Yes, but with caveats:
- Carbon steel, ferritic, martensitic → magnetic → ferrous scrap.
- Austenitic stainless (304, 316) → non‑magnetic → high‑value stainless scrap.
- Duplex stainless → weakly magnetic → can be mis‑sorted if not careful.
- Cold‑worked austenitic → may be weakly magnetic, confusing the sorter.
Is “Non‑Magnetic Steel” Completely Non‑Magnetic?
No. Even austenitic stainless has paramagnetic permeability >1. In strong magnetic fields (e.g., MRI machines), they produce a small but measurable attraction.
For applications requiring extremely low magnetic susceptibility (e.g., NMR tubes), special alloys like MP35N or titanium are used.
Can I Demagnetise Magnetic Steel?
Yes, but with limitations:
- For carbon steel: apply an alternating, decreasing magnetic field (degaussing). However, the steel’s ferromagnetic nature remains; it can be re‑magnetised easily.

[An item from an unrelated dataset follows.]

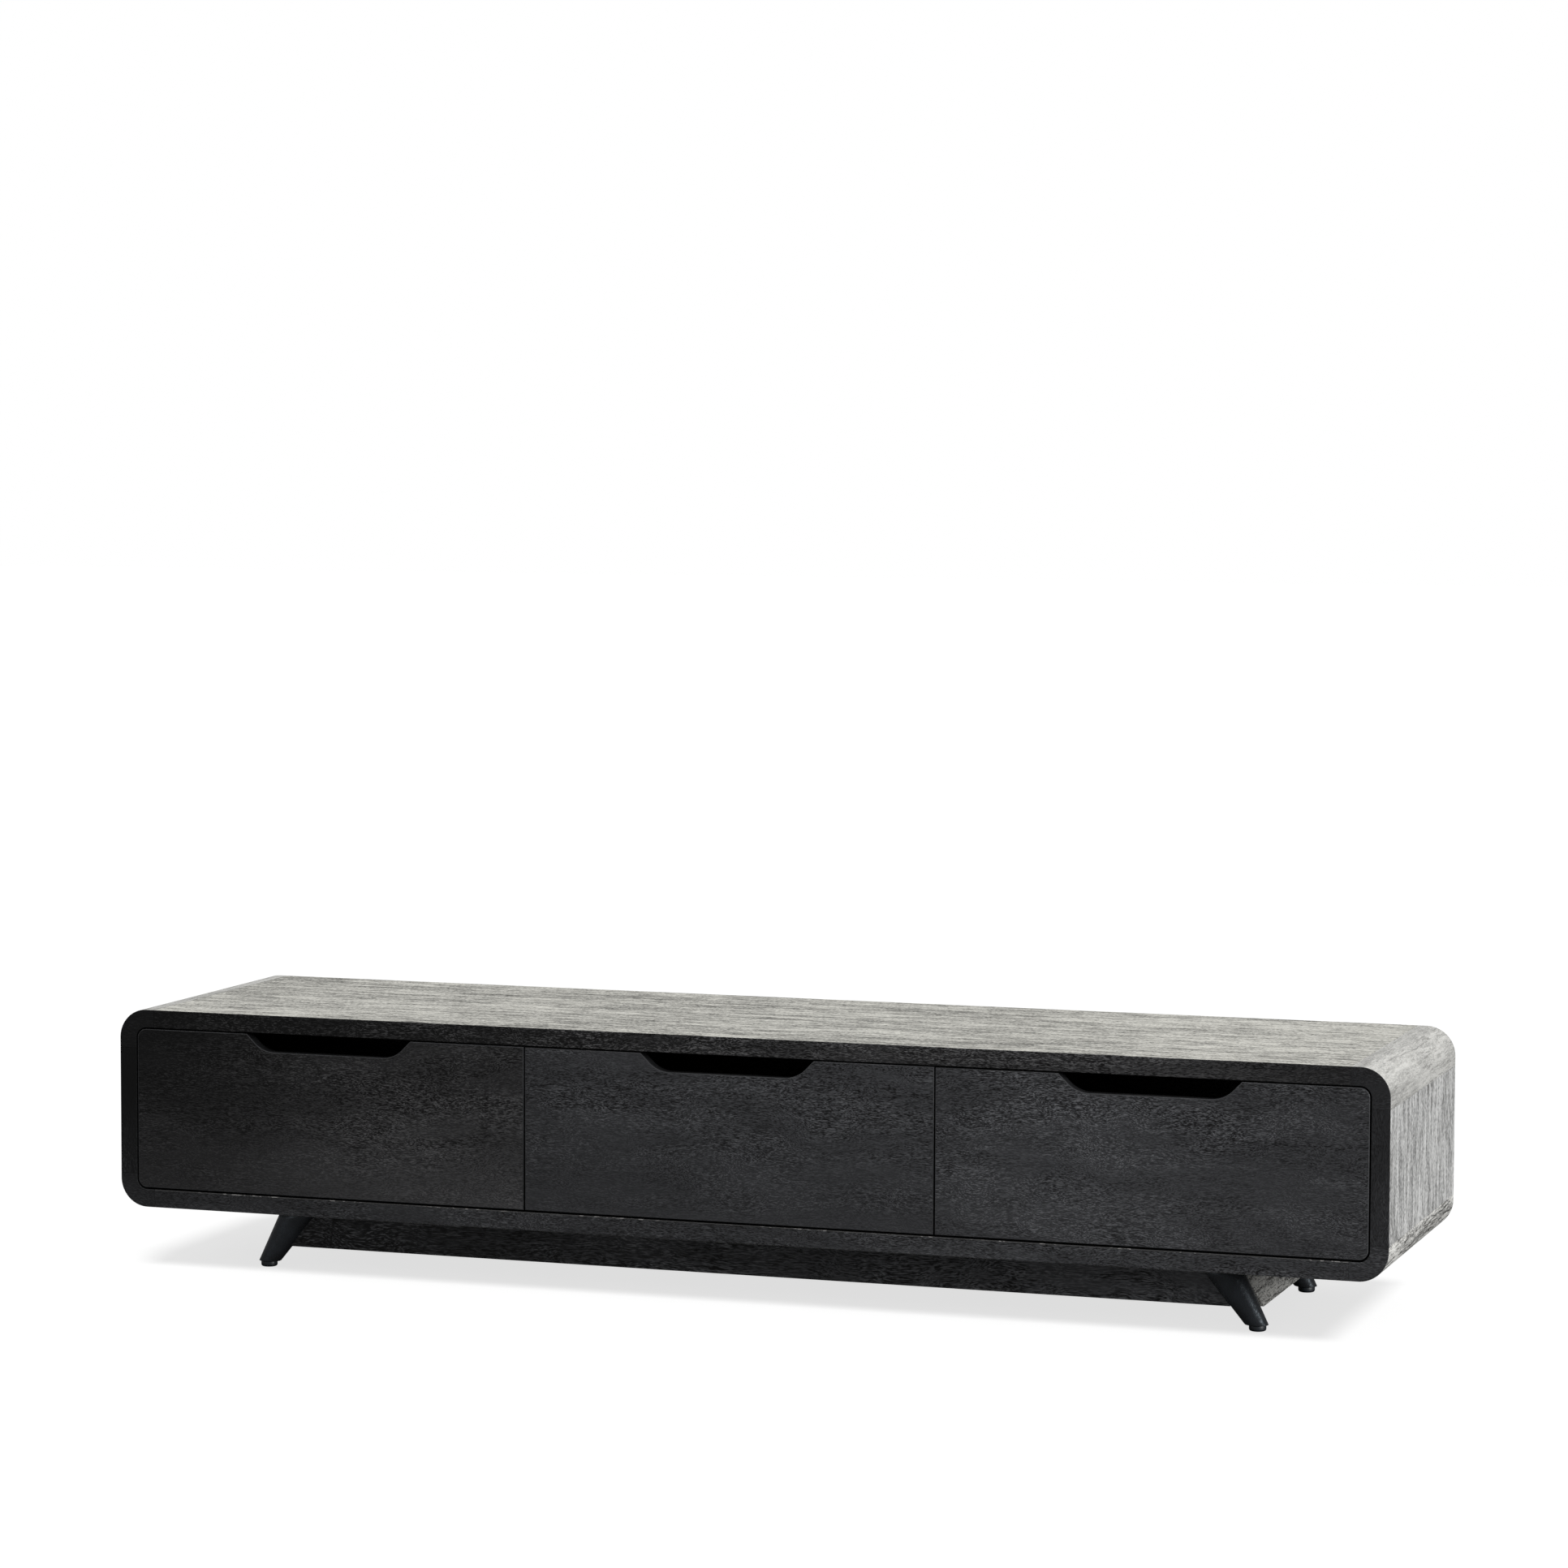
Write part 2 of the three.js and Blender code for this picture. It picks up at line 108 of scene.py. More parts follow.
# Moulded glides.
GLIDE_DIMPLE = [(3.2 * MM, 1.4 * MM), (4.2 * MM, 0.4 * MM), (4.8 * MM, 0.0)]
GLIDE_RIM = 3 * MM
GLIDE_CHAMFER = 0.8 * MM
GLIDE_GAP = 0.1 * MM

carcase_low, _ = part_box("bottom_panel")
_, carcase_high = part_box("top_panel")
side_low, side_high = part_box("side_panel_right")
WALL = side_high.x - side_low.x
CARCASE_CENTRE = Vector((0, 0, (carcase_low.z + carcase_high.z) / 2))


# ------------------------------------------------------------- node building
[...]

- For strain‑induced martensite in austenitic stainless: high‑temperature solution annealing (1050°C) will restore the non‑magnetic austenite, eliminating the magnetism. But this is impractical for large assemblies.
6. Conclusion
“Is steel magnetic?” cannot be answered with a simple yes or no. The correct answer is:
Steel is magnetic if its crystal structure at room temperature is body‑centred cubic (BCC) or body‑centred tetragonal (BCT).
It is non‑magnetic (paramagnetic) if its structure is face‑centred cubic (FCC).
Understanding the metallurgy behind magnetism allows engineers to select the right steel for applications ranging from magnetic chucks (where strong ferromagnetism is needed) to MRI‑compatible surgical tools (where even trace magnetism is forbidden).
Always test with a calibrated method, and never rely on a simple magnet test alone for critical material verification.
FAQs
Can non-magnetic 316L turn magnetic after welding?
Local delta ferrite precipitates inside welding heat-affected zone during uneven cooling, generating faint partial magnetism near weld seams; overall base plate still retains non-magnetic feature.
Why is high-nickel austenite non-magnetic while low-nickel ferrite stainless steel is magnetic?
Nickel stabilizes FCC austenite lattice which disrupts ordered magnetic domain arrangement; low chromium-nickel formulation cannot suppress BCC ferrite formation with inherent ferromagnetism.
Does stainless steel magnetism affect its anti-corrosion capacity?
Deformation-induced partial magnetism does not change alloy’s chromium passive film formation ability;
corrosion resistance remains consistent with original grade specification regardless of minor local magnetic variation.
Are there any ferromagnetic austenitic steels?
Yes, but not common. Some high‑manganese, high‑aluminium steels (so‑called “non‑magnetic” actually) can be ferromagnetic at very low temperatures.
At room temperature, no stable austenitic commercial stainless steel is ferromagnetic.